What has been going on with the masks and 'nan' in transformers

Hi @ptrblck

pad_mask = torch.zeros(10, dtype=torch.bool)
pad_mask[6:] = True

causal_mask = torch.triu(torch.ones(seq_len, seq_len), diagonal=1)
causal_mask = causal_mask.float().masked_fill(causal_mask==1, float('-inf'))

Basically causal_mask is the subsequent mask.

Now I have 2 issues:

  1. ‘nan’ inference issue. I do not know why is it happening as my data is properly normalized and scaled (between 0.0 to 1.0) and learning rate also seems to be okay. My decoder is just a simple linear layer though. Also, this model has been working perfectly for a smaller subset of data (approx. 2M rows but real data is bigger than 500x of this). I know that multiplying 0.0 with float(‘inf’) also renders ‘nan’, can it be because of that?
  2. UserWarning: Support for mismatched src_key_padding_mask and mask is deprecated. Use same type for both instead.
class TransformerModel(nn.Module):
    def __init__(self, input_dim, d_model, nhead, num_layers, dropout, seq_len):
        super(TransformerModel, self).__init__()
        self.seq_len = seq_len
        
        # Initializing objects
        self.encoder = nn.Linear(input_dim, d_model)
        self.pos_encoder = PositionalEncoding(d_model, dropout=dropout, max_len=self.seq_len)
        encoder_layers = nn.TransformerEncoderLayer(d_model, nhead, dropout=dropout, batch_first=True)
        self.transformer_encoder = nn.TransformerEncoder(encoder_layers, num_layers)
        self.decoder = nn.Linear(d_model, 1)

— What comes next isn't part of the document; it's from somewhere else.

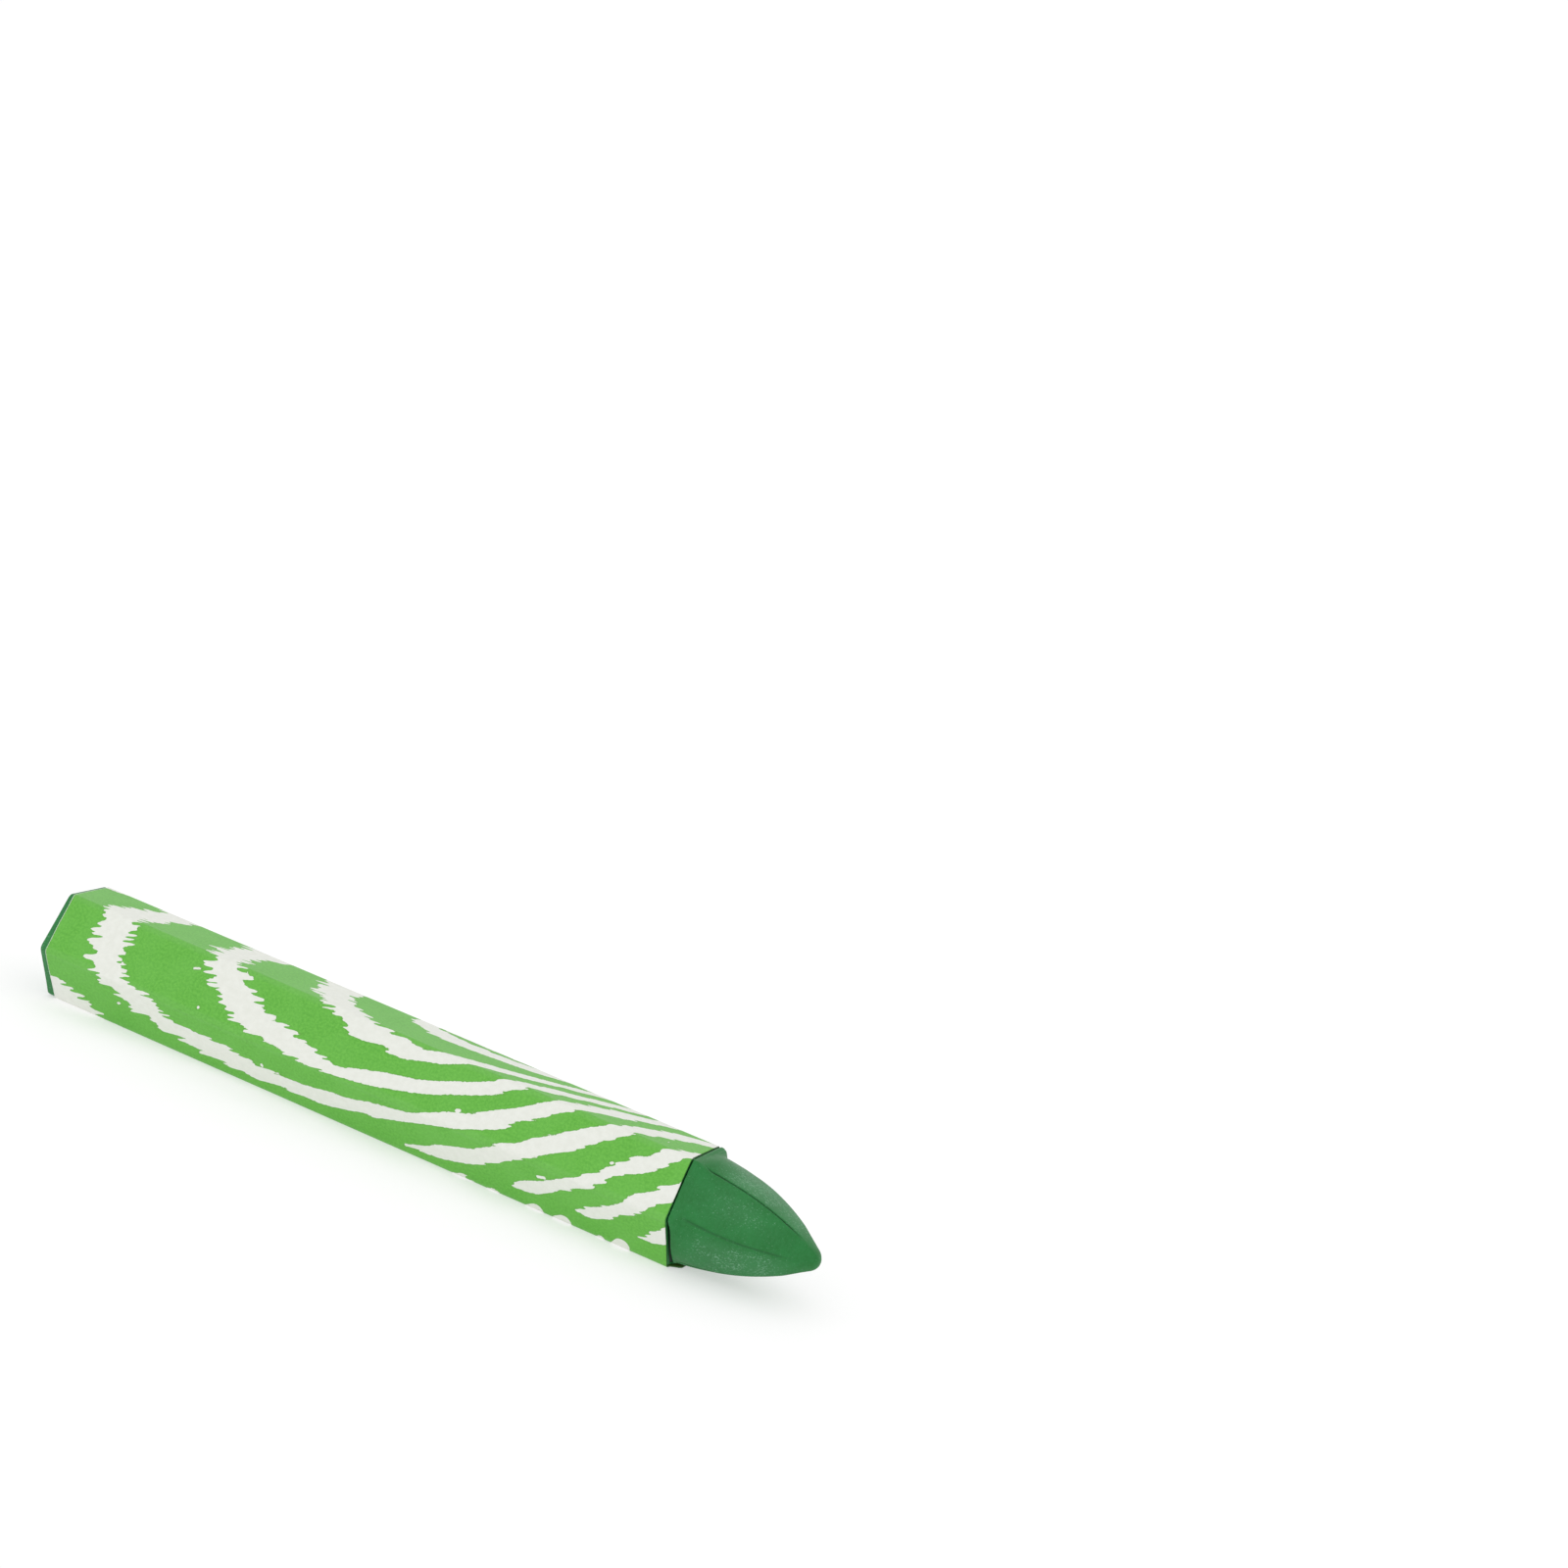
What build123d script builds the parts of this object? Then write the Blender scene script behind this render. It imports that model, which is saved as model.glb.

    def forward(self, x, xlens=None, causal_mask=None, pad_mask=None):
        """
       For this forum purpose assume that the mask is comming in correct form but created from the code above. 
        x: Tensor, shape [batch_size, seq_len, number_of_features]
        """
        
        x = self.encoder(x)        
        x = self.pos_encoder(x)
        x = self.transformer_encoder(x, mask=causal_mask, src_key_padding_mask=pad_mask, is_causal=True)
        x = self.decoder(x)
        x = x.squeeze(-1)
        return x

Should I change my decoder to few transformer decoder layers. How to fix the issues. My data is quite big so training is quite slow. I am using DDP, so can this ‘nan’ issue occur because of that?

If you have an attention mask that masks out an entire row, that is one way NaNs can arise in scaled dot product attention.

Can you please detail a little more what you mean or give an example how?

I have both the masks as mentioned above, where the causal_mask is shape [S,S] and pad_mask is shape [S]. Also this issue is not occurring with ~2M data rows, and the for ~500M rows its aokay till 10 epochs, but occurs after that.

In the attention’s softmax, if all the logits to softmax are all zero-ed out, then a NaN output would be produced.

That makes sense.

Question: Any idea on how to fix the second point i.e. the User Warning

Hi Soulitzer!

As an aside, that’s not actually true:

>>> torch.zeros (5).softmax (dim = 0)
tensor([0.2000, 0.2000, 0.2000, 0.2000, 0.2000])
>>> torch.zeros (5).log_softmax (dim = 0)
tensor([-1.6094, -1.6094, -1.6094, -1.6094, -1.6094])
>>> torch.zeros (0).softmax (dim = 0)
tensor([])
>>> torch.zeros (0).log_softmax (dim = 0)
tensor([])

(To Prateek: I don’t have anything useful to say about the issue in your
original post.)

Best.

K Frank

Good catch! What I meant was zero-ed out post exponentiation:

>>> torch.full((5,), float("-inf")).softmax(dim=0)
tensor([nan, nan, nan, nan, nan])

Thanks @soulitzer @KFrank

I am trying to learn and understand more the reasons behind this issue. I am using DDP for the model to train over 3-4 nodes with 1-2 A100 gpus each, but since each epoch takes like an hour to train, I am just trying to make sure to avoid wasting resources and time while tuning these things.

So I changed few things and right now running a test for few epochs:

  1. Changed the total number of parameters the model was learning (through model_dim, num_heads, num_layers etc). All suggestions on these hyperparams or even a ballpark are welcome.
  2. At some article, I read ‘nan’ issue can be due to exploding gradient, so I reduced the learning rate by 10x. If this helps till certain epochs, I would reduce it further or use gradient clipping (which I want to avoid honestly).
  3. I changed float(“-inf”) to -1e9.

Meanwhile this is training I am trying to understand more on the masks:
I have always used pad_mask and subsequent/causal/look-ahead masks separately. The causal/attn masks have been f16/f32 and pad_mask has been bool, but I get thrown warning son making them same. Possible to give example?